Identity Full-Sequence

Identity encoder uses full sequence instead of temporal mean (static pose).

flowchart LR
    IN[Full Sequence] --> X[No Mean]
    X --> GCN[GCN]
    GCN --> OUT[Output]

    style X fill:#ef4444,stroke:#ef4444,color:#fff
    style GCN fill:#10b981,stroke:#10b981,color:#fff

Tests: Risk of action leakage into identity representation

Transformer Tricks Ablations (New alternative approaches - NOT in baseline)

Running

Token Position

Flattens raw positions per frame into tokens.
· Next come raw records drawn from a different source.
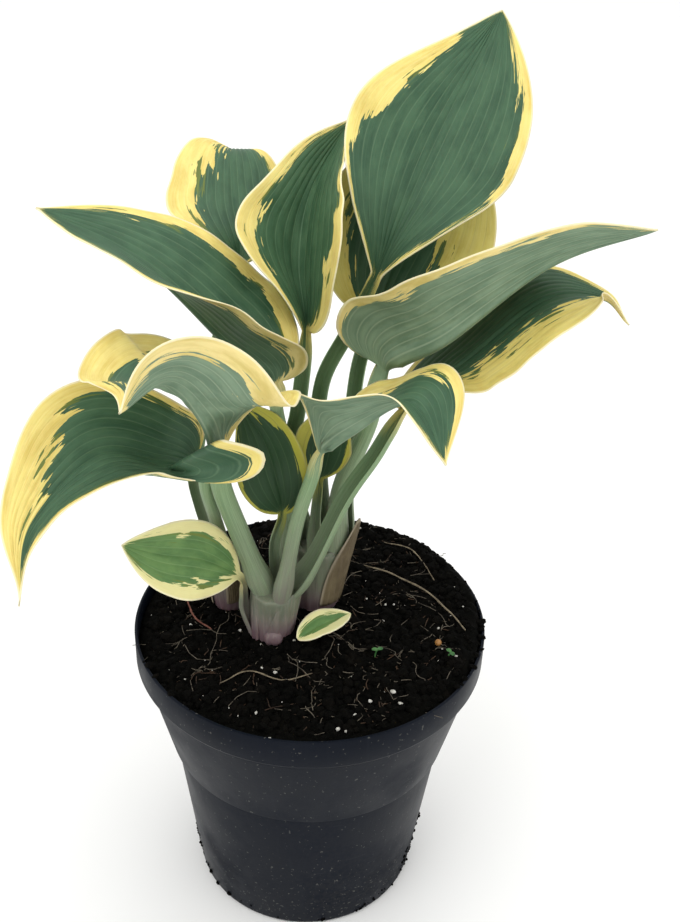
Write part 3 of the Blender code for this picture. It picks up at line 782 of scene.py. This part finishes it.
def stalk_skin(spec, line, run, up, side, first, columns):
    """Upper and lower side of a stalk: a channel above and a round back."""
    climb = np.clip(np.arange(len(run)) / first, 0, 1)
    swell, swell_at, swell_over = STALK_SWELL
    radius = spec["foot"] * (1 - climb) + spec["neck"] * climb
    radius = (radius * (1 + swell * np.exp(-((run - swell_at) / swell_over) ** 2)))[:, None, None]
    level = np.linspace(-1, 1, columns)
    back_side = np.sin(level * STALK_WRAP)
    back_up = -STALK_BACK * np.cos(level * STALK_WRAP)
    depth = 0.5 + 0.65 * climb
    dip = depth[:, None] * np.cos(math.pi / 2 * level)[None] ** 1.3
    top_side = back_side[-1] * level
    top_up = back_up[-1] + STALK_LIP - dip
    top = line[:, None] + radius * (side[:, None] * top_side[None, :, None]
                                    + up[:, None] * top_up[..., None])
    back = line[:, None] + radius * (side[:, None] * back_side[None, :, None]
                                     + up[:, None] * back_up[None, :, None])
    return top, back


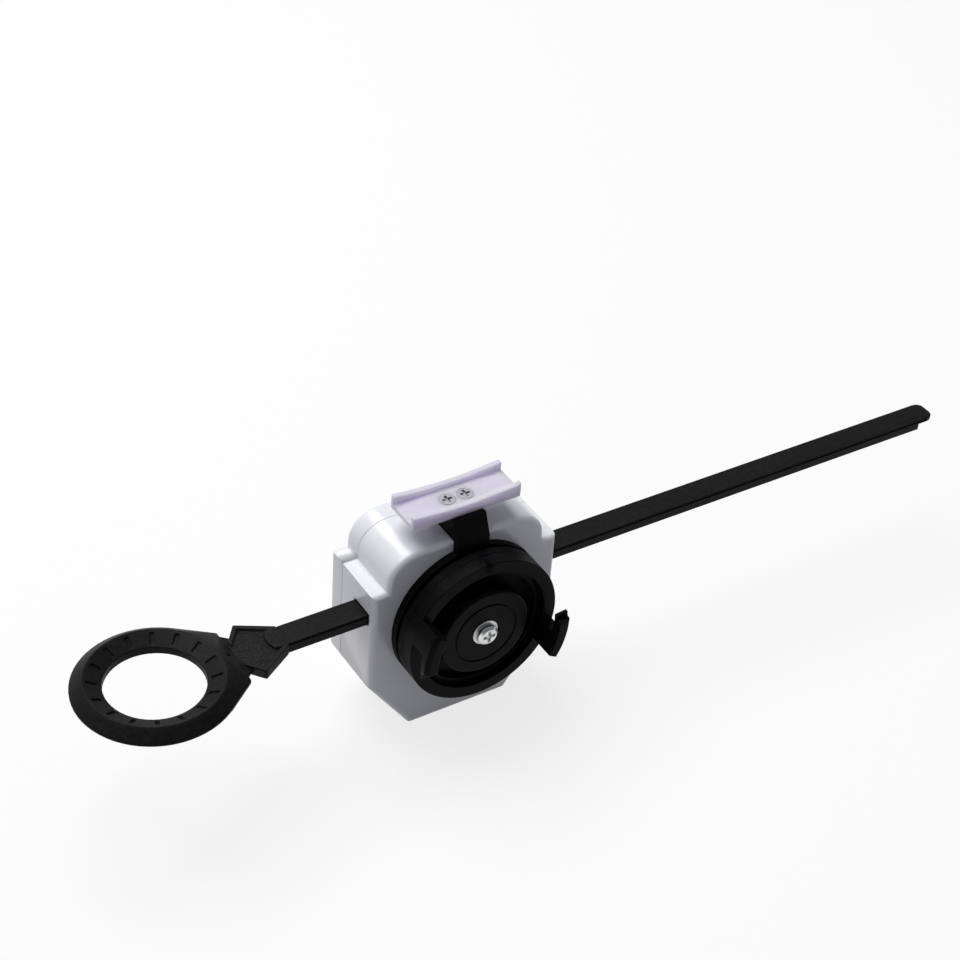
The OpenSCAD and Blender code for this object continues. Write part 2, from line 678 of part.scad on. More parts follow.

Bypasses vel/acc computation and conv layers.

flowchart LR
    IN[Positions] --> TOK[Position Tokenizer]
    TOK --> ATT[Self-Attn]
    ATT --> LSTM[LSTM]
    LSTM --> GATE[Gate]
    GATE --> OUT[Output]

    style TOK fill:#ec4899,stroke:#ec4899,color:#fff
    style ATT fill:#8b5cf6,stroke:#8b5cf6,color:#fff
    style LSTM fill:#06b6d4,stroke:#06b6d4,color:#fff
    style GATE fill:#10b981,stroke:#10b981,color:#fff

Tests: Simple tokenization vs multi-scale conv preprocessing

Running

Token Dynamics

Tokenizes pos + vel + acc + bone lengths per frame. Bypasses conv layers.

flowchart LR
    IN[Positions] --> TOK[Dynamics Tokenizer]
    TOK --> ATT[Self-Attn]
    ATT --> LSTM[LSTM]
    LSTM --> GATE[Gate]
    GATE --> OUT[Output]

    style TOK fill:#ec4899,stroke:#ec4899,color:#fff
    style ATT fill:#8b5cf6,stroke:#8b5cf6,color:#fff
    style LSTM fill:#06b6d4,stroke:#06b6d4,color:#fff
    style GATE fill:#10b981,stroke:#10b981,color:#fff

Tests: Internal dynamics computation vs external preprocessing

Running

Token Dynamics + Codebook

Adds VQ-VAE style codebook to discretize dynamics tokens. May improve privacy via quantization.

flowchart LR
    IN[Positions] --> TOK[Dynamics Tokenizer]
    TOK --> VQ[VQ Codebook]
    VQ --> ATT[Self-Attn]
    ATT --> LSTM[LSTM]
    LSTM --> GATE[Gate]
    GATE --> OUT[Output]

    style TOK fill:#ec4899,stroke:#ec4899,color:#fff
    style VQ fill:#f59e0b,stroke:#f59e0b,color:#000
    style ATT fill:#8b5cf6,stroke:#8b5cf6,color:#fff
    style LSTM fill:#06b6d4,stroke:#06b6d4,color:#fff
    style GATE fill:#10b981,stroke:#10b981,color:#fff

Tests: Discretization for stronger disentanglement

Expected Results

Hypothesized impact of each ablation by category

Category	Ablation	AR (↑)	RI (↓)	MSE (↓)	Physical
Baseline	Full Model	Reference	Reference	Reference	Reference
Encoder-Side	No Temporal Conv	↓ Worse	→ Similar	↓ Worse	↓ Worse
	No LSTM	↓ Worse	→ Similar	↓ Worse	↓ Slightly
	Identity Full-Seq	→ Similar	↓ Worse (leak)	→ Similar	→ Similar
Transformer Tricks	Token Position	? Unknown	→ Similar	? Unknown	→ Similar
	Token Dynamics	→ Similar?	↑ Better?	? Unknown	→ Similar
	Token + Codebook	→ Similar?	↑ Better?	? Unknown	→ Similar

Note: Encoder-side ablations test component removal from baseline. Transformer tricks are NEW approaches that may improve privacy (RI) at acceptable utility cost. Results will be updated as studies complete.